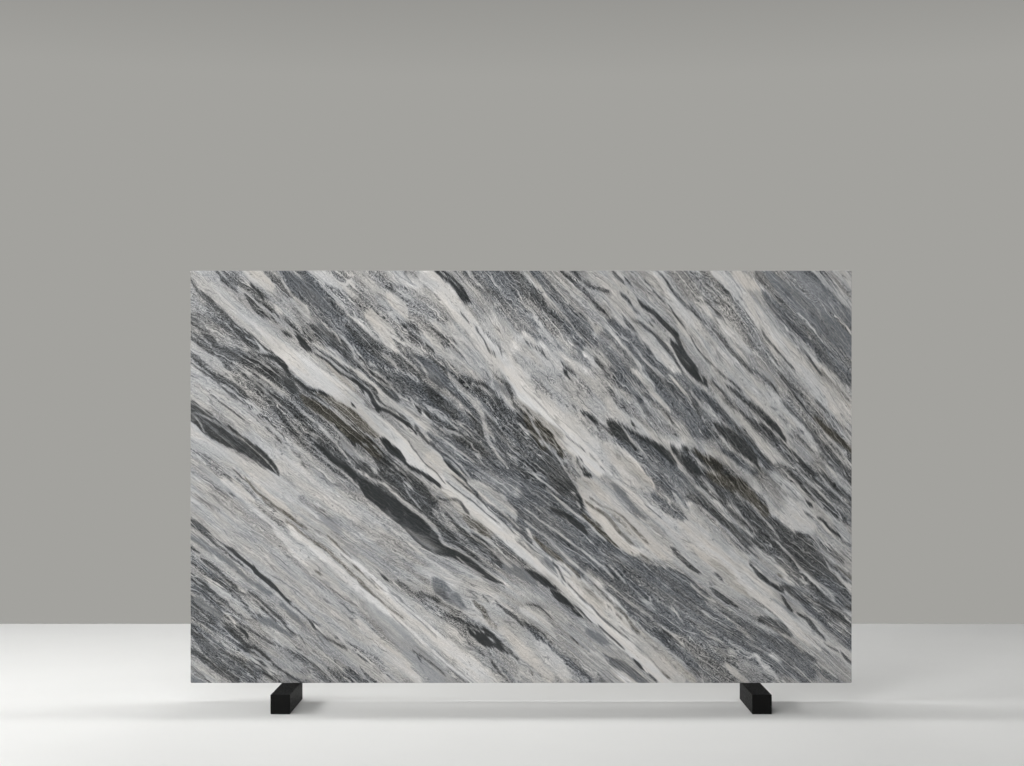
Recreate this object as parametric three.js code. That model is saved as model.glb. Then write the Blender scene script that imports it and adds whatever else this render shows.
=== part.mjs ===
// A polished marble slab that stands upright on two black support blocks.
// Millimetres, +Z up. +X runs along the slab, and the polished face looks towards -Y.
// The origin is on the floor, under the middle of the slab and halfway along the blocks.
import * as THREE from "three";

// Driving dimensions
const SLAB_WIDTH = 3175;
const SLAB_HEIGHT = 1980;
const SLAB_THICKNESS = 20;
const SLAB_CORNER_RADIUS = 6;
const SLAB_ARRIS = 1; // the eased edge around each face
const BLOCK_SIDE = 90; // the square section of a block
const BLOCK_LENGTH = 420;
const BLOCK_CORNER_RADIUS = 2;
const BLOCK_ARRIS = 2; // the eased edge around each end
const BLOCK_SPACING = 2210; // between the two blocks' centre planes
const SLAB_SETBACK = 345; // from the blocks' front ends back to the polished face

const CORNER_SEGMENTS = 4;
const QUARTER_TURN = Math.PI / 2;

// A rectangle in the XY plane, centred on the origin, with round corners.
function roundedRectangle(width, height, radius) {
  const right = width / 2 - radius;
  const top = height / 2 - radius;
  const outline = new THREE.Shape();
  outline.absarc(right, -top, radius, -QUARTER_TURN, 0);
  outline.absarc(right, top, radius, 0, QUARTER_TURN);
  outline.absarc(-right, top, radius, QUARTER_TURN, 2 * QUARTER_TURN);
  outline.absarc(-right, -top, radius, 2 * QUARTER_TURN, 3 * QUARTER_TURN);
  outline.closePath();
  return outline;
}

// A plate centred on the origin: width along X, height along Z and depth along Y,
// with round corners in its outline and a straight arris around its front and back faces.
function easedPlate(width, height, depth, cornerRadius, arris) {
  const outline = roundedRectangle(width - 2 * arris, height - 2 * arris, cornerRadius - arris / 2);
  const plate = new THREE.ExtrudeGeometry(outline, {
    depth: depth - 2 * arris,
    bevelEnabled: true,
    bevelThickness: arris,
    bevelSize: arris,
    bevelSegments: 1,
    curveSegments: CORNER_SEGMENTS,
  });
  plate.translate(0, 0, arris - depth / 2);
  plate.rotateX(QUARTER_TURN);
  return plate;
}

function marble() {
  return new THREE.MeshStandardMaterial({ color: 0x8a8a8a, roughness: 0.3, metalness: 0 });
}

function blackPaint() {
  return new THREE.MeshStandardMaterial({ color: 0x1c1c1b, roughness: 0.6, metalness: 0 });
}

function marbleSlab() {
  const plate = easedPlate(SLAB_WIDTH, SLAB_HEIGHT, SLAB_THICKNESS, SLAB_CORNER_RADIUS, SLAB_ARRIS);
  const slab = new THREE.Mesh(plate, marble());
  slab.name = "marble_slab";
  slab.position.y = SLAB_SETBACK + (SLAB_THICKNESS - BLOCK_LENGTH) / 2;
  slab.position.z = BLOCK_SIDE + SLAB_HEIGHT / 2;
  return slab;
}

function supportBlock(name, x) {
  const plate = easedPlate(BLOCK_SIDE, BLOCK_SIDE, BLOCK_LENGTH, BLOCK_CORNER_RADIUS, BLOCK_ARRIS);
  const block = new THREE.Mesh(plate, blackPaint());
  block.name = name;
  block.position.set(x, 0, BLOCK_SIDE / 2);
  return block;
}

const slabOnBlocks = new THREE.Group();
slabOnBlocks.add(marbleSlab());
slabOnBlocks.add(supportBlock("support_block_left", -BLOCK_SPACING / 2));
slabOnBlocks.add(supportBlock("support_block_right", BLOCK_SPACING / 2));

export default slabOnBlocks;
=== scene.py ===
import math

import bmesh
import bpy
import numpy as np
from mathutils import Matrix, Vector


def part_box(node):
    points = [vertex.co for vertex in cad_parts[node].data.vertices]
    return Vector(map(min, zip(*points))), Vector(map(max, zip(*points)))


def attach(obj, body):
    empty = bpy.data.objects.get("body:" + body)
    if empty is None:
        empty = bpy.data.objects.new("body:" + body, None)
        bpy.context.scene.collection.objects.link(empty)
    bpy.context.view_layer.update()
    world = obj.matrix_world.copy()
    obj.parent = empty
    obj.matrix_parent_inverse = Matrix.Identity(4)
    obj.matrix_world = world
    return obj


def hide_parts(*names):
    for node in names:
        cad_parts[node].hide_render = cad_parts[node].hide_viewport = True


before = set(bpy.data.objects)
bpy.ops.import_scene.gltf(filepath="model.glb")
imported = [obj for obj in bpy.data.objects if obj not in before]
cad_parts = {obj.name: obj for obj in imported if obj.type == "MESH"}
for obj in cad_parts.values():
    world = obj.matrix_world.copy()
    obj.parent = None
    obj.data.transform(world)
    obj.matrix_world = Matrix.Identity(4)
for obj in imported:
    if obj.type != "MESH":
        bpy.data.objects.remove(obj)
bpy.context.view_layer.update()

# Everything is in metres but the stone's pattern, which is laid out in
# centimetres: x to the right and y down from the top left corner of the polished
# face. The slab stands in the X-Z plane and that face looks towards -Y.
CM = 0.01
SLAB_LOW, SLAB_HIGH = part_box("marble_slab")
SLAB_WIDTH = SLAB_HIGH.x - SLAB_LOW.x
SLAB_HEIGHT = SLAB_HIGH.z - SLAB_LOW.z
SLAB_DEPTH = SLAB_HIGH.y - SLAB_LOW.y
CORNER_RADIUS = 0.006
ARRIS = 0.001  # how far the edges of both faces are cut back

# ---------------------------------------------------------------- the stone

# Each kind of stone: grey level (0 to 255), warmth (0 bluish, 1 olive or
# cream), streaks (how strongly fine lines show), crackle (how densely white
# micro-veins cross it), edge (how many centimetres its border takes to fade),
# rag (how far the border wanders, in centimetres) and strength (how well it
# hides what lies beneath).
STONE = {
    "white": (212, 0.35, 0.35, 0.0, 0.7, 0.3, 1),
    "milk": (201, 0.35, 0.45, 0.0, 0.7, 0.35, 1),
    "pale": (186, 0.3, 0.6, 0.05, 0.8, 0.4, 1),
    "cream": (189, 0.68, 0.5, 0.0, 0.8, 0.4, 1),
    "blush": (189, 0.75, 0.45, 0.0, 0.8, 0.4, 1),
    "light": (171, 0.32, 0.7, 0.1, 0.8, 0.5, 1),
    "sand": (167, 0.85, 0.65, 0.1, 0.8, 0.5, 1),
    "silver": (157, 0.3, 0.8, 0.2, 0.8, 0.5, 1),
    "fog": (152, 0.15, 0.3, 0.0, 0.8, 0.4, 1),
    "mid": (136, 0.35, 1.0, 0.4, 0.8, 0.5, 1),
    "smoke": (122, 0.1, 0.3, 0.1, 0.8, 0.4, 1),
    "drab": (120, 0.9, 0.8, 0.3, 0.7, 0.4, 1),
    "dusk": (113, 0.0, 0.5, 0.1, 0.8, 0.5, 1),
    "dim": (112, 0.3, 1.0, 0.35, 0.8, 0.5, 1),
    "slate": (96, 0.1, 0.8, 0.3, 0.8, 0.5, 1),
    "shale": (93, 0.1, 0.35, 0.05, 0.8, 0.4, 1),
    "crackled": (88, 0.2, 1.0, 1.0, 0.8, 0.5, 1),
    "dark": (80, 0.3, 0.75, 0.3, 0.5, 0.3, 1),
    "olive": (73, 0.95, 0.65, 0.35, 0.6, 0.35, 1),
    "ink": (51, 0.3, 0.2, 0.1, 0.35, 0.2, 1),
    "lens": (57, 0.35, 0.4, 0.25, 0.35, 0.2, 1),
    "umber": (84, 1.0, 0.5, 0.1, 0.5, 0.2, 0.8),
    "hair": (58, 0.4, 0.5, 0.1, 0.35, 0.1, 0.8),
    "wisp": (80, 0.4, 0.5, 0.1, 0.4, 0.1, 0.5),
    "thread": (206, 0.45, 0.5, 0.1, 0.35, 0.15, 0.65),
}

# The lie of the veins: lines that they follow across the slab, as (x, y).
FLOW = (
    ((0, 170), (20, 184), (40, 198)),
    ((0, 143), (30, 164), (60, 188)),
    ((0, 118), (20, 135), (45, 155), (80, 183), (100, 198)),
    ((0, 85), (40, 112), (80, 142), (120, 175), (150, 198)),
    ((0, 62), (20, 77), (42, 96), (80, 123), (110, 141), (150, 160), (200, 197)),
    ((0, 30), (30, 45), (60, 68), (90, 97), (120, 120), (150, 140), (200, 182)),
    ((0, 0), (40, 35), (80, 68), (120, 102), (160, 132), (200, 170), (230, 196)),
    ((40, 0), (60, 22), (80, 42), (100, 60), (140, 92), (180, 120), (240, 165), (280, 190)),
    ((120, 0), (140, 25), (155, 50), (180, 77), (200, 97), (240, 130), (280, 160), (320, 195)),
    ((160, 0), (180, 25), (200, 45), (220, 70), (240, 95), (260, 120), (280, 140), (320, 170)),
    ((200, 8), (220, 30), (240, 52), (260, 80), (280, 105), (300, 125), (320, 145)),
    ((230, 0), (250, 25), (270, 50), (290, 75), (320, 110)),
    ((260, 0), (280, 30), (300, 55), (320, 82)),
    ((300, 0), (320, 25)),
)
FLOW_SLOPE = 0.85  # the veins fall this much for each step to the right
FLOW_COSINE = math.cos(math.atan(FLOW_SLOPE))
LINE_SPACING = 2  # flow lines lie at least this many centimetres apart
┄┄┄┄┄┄
** What you need to do **
Each line from the line with "function supportBlock(name, x)" to the line with "obj.matrix_parent_inverse = Matrix.Identity(4)" is to be echoed exactly; both boundary lines are included, and nothing else is to be output.

** Solved problem **
function supportBlock(name, x) {
  const plate = easedPlate(BLOCK_SIDE, BLOCK_SIDE, BLOCK_LENGTH, BLOCK_CORNER_RADIUS, BLOCK_ARRIS);
  const block = new THREE.Mesh(plate, blackPaint());
  block.name = name;
  block.position.set(x, 0, BLOCK_SIDE / 2);
  return block;
}

const slabOnBlocks = new THREE.Group();
slabOnBlocks.add(marbleSlab());
slabOnBlocks.add(supportBlock("support_block_left", -BLOCK_SPACING / 2));
slabOnBlocks.add(supportBlock("support_block_right", BLOCK_SPACING / 2));

export default slabOnBlocks;
=== scene.py ===
import math

import bmesh
import bpy
import numpy as np
from mathutils import Matrix, Vector


def part_box(node):
    points = [vertex.co for vertex in cad_parts[node].data.vertices]
    return Vector(map(min, zip(*points))), Vector(map(max, zip(*points)))


def attach(obj, body):
    empty = bpy.data.objects.get("body:" + body)
    if empty is None:
        empty = bpy.data.objects.new("body:" + body, None)
        bpy.context.scene.collection.objects.link(empty)
    bpy.context.view_layer.update()
    world = obj.matrix_world.copy()
    obj.parent = empty
    obj.matrix_parent_inverse = Matrix.Identity(4)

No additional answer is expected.